## WHAT IS REQUIRED
Filter the data below for the string "corner" and copy each matching line.

## DATA EXTRACT
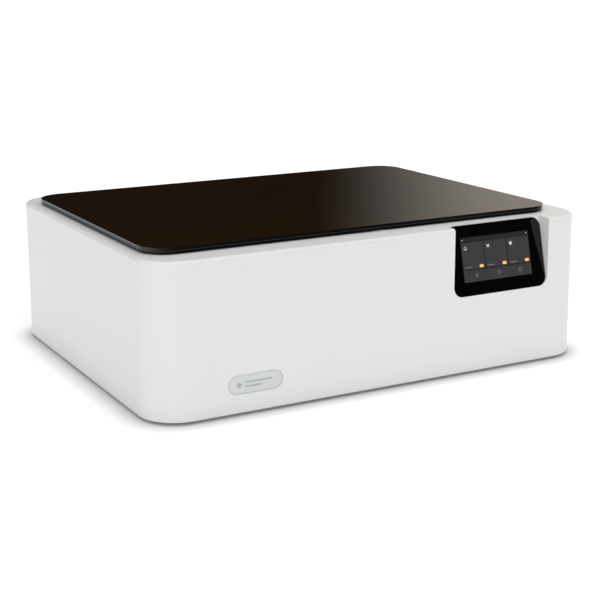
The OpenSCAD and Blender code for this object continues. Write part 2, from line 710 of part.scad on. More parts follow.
// Discs that the interlock senses, and the catch plate at the middle of the front edge
module lid_magnets() color("#5c6064") {
    for (x = sensor_x) rod_z(x, lid_y - lid_d / 2 + 19, [z_lid - 2.5, z_lid], 3.4);
    span([4, 20], [lid_y - lid_d / 2 + 2, lid_y - lid_d / 2 + 9], [z_lid - 0.7, z_lid]);
}

module hinge_bases() color("#3a3d40") for (x = hinge_x) {
    difference() {
        union() {
            for (side = [-27, 12.3]) {
                rod_x([x + side, x + side + 14.7], hinge_y, hinge_z, knuckle_r);
                span([x + side, x + side + 14.7], [hinge_y + 1, hinge_y + 4], [z_rim, hinge_z - 1]);
            }
            span([x - 27, x + 27], [hinge_y + 4, hinge_y + 17], [z_rim, z_rim + 2]);
        }
        rod_x([x - 28, x + 28], hinge_y, hinge_z, hinge_pin_r + 0.06);
    }
    for (side = [-18, 18]) rod_z(x + side, hinge_y + 10.5, [z_rim + 2, z_rim + 3.4], 3);
}

module hinge_leaves() color("#3a3d40") for (x = hinge_x) {
    rod_x([x - 12, x + 12], hinge_y, hinge_z, knuckle_r);
    rod_x([x - 26.5, x + 26.5], hinge_y, hinge_z, hinge_pin_r);
    span([x - 12, x + 12], [hinge_y - 28, hinge_y], [z_lid, z_pane]);
}

// ---- Gantry ----

module gantry_beam() color(alloy) {
    difference() {
        span([-252, 132], [beam_y - 12, beam_y + 12], [z_beam, z_beam + 24]);
        span([-253, 133], [beam_y + 9, beam_y + 13], [z_beam + 8, z_beam + 16]);
        for (z = [z_beam + 5, z_beam + 15]) span([-253, 133], [beam_y - 6, beam_y + 6], [z, z + 4]);
    }
    span([-250, 130], [beam_y - 18, beam_y - 12], [beam_z - 4.5, beam_z + 4.5]);
    rod_z(x_idler_x, beam_y, [z_beam + 24, x_belt_z + 9], 2);
    rod_z(x_idler_x, beam_y, [z_beam + 24, x_belt_z - 2.5], 4);
}

module gantry_ends() color(alloy) {
    span([-274, -228], [beam_y - 16, beam_y + 16], [z_end, z_beam]);
    span([-274, -250], [head_y - 13, beam_y - 16], [z_end, z_beam]);
    span([100, 170], [beam_y - 16, beam_y + 16], [z_end, z_beam]);
    for (x = rail_x) difference() {
        span([x - 13.5, x + 13.5], [beam_y - 17, beam_y + 17], [z_rail + 2, z_end]);
        span([x - 6.2, x + 6.2], [beam_y - 18, beam_y + 18], [z_rail, z_rail + 8.3]);
    }
    // clamps on the upper runs of the Y belts
    for (side = [-1, 1]) {
        x = side < 0 ? belt_x[0] : belt_x[1];
        leg = [x - side * 5.5 - 1, x - side * 5.5 + 1];
        span(leg, [beam_y - 8, beam_y + 8], [z_axis + 2, z_end]);
        foot = [min(leg[0], x - 3), max(leg[1], x + 3)];
        span(foot, [beam_y - 8, beam_y + 8], [z_axis + 2, z_axis + 5.6]);
    }
}

module x_motor() color(black) {
    translate([x_pulley_x, beam_y, z_beam]) linear_extrude(24) rounded(35, 35, 4);
    difference() {
        span([112, 169], [beam_y - 15, beam_y + 15], [z_beam + 24, z_beam + 26]);
        rod_z(x_pulley_x, beam_y, [z_beam + 23, z_beam + 27], 6);
    }
}

module x_drive_pulley() color(steel) {
    translate([x_pulley_x, beam_y, x_belt_z - 1.5]) pulley(9, 0);
    rod_z(x_pulley_x, beam_y, [z_beam + 24.3, x_belt_z - 1.5], 2.5);
}

module x_idler_pulley() color(steel)
    translate([x_idler_x, beam_y, x_belt_z - 1.5]) pulley(9, 2.05);

module x_belt() color(black) translate([x_idler_x, beam_y, x_belt_z])
    belt_loop(x_pulley_x - x_idler_x, pulley_r + 0.15, 1.35, 6);

// ---- Laser head ----

module at_head() translate([head_x, head_y, 0]) children();

module head_carriage() color(alloy) at_head() {
    difference() {
        span([-20, 20], [17, 27.5], [beam_z - 10, beam_z + 10]);
        span([-21, 21], [23.8, 28], [beam_z - 4.7, beam_z + 4.7]);
    }
    span([-26, 26], [13, 17], [132, 178]);
    span([-8, 8], [17, 39], [175.5, 178]);
    span([-8, 8], [36.9, 39], [x_belt_z, 175.5]);
    span([-8, 8], [31.6, 33.6], [x_belt_z, 175.5]);
}

// The mirror box, the sleeve under it, and the last mirror inside
module head_housing() color(white) at_head() {
    difference() {
        union() {
            span([-22, 22], [-14, 13], [132, 173]);
            rod_z(0, 0, sleeve_z, lens_r + 4);
        }
        span([-19.5, 19.5], [-11.5, 10.5], [134.5, 170.5]);
        rod_z(0, 0, [sleeve_z[0] - 1, 139], lens_r + 0.06);
        rod_x([-23, -18], 0, beam_z, 5);
        rod_x([10, 16], 0, z_knob, 2.05);
    }
    translate([0, 0, beam_z]) rotate([0, 45, 0]) translate([-3, 0, 0]) rotate([0, 90, 0])
        cylinder(h = 3, r = 9.5, $fn = 48);
    translate([3, -1.5, beam_z + 3]) rotate([0, 45, 0]) span([-0.5, 3], [-8, 8], [-9, 9]);
}

module camera_module() color(black) at_head() {
    span([22, 40], [-9, 9], [140, 164]);
    rod_z(31, 0, [133, 140], 6);
    rod_z(31, 0, [130, 133], 4);
}

module lens_tube() color("#1d3f78") at_head() {
    difference() {
        union() {
            rod_z(0, 0, [z_tip + 12, 134], lens_r);
            translate([0, 0, z_tip]) cylinder(h = 12, r1 = 3.6, r2 = lens_r, $fn = 48);
            rod_y(0, [10, 20], z_gauge, 2.6);
            rod_y(0, [-20, -10], z_gauge, 1.5);
        }
        rod_z(0, 0, [108, 135], lens_r - 2.5);
        rod_z(0, 0, [z_tip - 1, 109], 2);
    }
    // the focusing lens
    rod_z(0, 0, [110, 113], lens_r - 2.6);
}

module focus_gauge() color("#e07b1a") at_head() difference() {
    translate([0, -16.4, 0]) rotate([90, 0, 0]) linear_extrude(2.6) {
        translate([0, z_gauge]) circle(4.5);
        translate([-3, z_gauge]) square([6, 27]);
    }
    rod_y(0, [-20, -16], z_gauge, 1.55);
}

module focus_knob() color(black) at_head() {
    rod_x([15.6, 22], 0, z_knob, 6);
    rod_x([11.4, 15.6], 0, z_knob, 1.95);
}

machine() outer_housing();
machine() base_plate();
machine() rubber_feet();
machine() panel_screws();
machine() rear_panel();
machine() chamber_liner();
machine() rear_bulkhead();
machine() electronics_bulkhead();
machine() tube_bay_cover();
machine() electronics_cover();
machine() crumb_tray();
machine() bed_frame();
machine() honeycomb_core();
machine() y_rails();
machine() pulley_brackets();
machine() y_belts();
machine() y_motor();
machine() laser_tube();
machine() tube_clamps();
machine() mirror_1();
machine() water_tank();
machine() water_pump();
machine() radiator();
machine() water_hoses();
machine() hv_lead();
machine() exhaust_collar();
machine() exhaust_fan_frame();
machine() power_inlet();
machine() data_ports();
machine() hv_power_supply();
machine() low_voltage_supply();
machine() mainboard();
machine() display_glass();
machine() display_module();
machine() badge();
machine() hinge_bases();
machine() interlock_sensors();
machine() lid_frame();
machine() lid_pane();
machine() hinge_leaves();
machine() lid_magnets();
machine() gantry_beam();
machine() gantry_ends();
machine() x_motor();
machine() x_belt();
machine() mirror_2();
machine() head_carriage();
machine() head_housing();
machine() camera_module();
machine() lens_tube();
machine() focus_gauge();
machine() focus_knob();
machine() x_drive_pulley();
machine() x_idler_pulley();
machine() y_drive_shaft();
machine() y_idlers();
machine() exhaust_impeller();
machine() radiator_fan();
machine() power_rocker();
machine() fill_cap();
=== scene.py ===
"""Looks for a desktop laser cutter: a low white case, a tinted hinged lid and a leaning touch panel.

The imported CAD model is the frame. Every place below is worked out from it, in metres.
"""
import math

import bmesh
import bpy
from mathutils import Matrix, Vector


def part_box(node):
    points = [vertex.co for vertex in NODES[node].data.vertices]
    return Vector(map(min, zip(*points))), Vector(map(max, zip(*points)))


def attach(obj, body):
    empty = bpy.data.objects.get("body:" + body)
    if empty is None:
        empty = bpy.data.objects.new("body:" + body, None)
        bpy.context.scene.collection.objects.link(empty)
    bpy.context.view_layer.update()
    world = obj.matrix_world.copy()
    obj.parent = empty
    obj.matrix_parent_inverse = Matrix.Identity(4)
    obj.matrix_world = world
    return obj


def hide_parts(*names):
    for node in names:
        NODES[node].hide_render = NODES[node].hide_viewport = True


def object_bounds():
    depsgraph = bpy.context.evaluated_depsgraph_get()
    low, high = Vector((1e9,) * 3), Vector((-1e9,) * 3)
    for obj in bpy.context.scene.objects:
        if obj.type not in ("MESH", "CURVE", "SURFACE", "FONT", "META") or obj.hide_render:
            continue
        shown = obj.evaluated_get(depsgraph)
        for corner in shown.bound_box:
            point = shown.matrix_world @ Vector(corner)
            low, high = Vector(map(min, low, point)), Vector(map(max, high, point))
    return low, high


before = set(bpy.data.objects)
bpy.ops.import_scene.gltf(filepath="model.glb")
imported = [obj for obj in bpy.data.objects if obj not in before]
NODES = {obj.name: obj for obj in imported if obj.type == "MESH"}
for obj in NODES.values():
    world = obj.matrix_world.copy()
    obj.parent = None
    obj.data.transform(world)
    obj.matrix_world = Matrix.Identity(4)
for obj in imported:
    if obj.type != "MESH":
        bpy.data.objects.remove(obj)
CAD_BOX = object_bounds()
MM = 0.001

# The camera, measured from the middle of the case's footprint, at its lower edge
CAMERA_OFFSET = Vector((-0.8187, -1.5103, 0.4961))
CAMERA_YAW = 28.8
CAMERA_PITCH = 12.5
CAMERA_ROLL = -0.2
CAMERA_LENS = 79.2
CAMERA_SHIFT = -0.075


# ---- Shapes ----

def rounded_outline(width, depth, radius, steps):
    """Points of a rounded rectangle about the origin, anticlockwise."""
    points = []
    for corner in range(4):
        x = (1, -1, -1, 1)[corner] * (width / 2 - radius)
        y = (1, 1, -1, -1)[corner] * (depth / 2 - radius)
        for step in range(steps + 1):
            angle = math.radians(90 * corner + 90 * step / steps)
            points.append((x + radius * math.cos(angle), y + radius * math.sin(angle)))
    return points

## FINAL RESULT
        for corner in shown.bound_box:
            point = shown.matrix_world @ Vector(corner)
    for corner in range(4):
        x = (1, -1, -1, 1)[corner] * (width / 2 - radius)
        y = (1, 1, -1, -1)[corner] * (depth / 2 - radius)
            angle = math.radians(90 * corner + 90 * step / steps)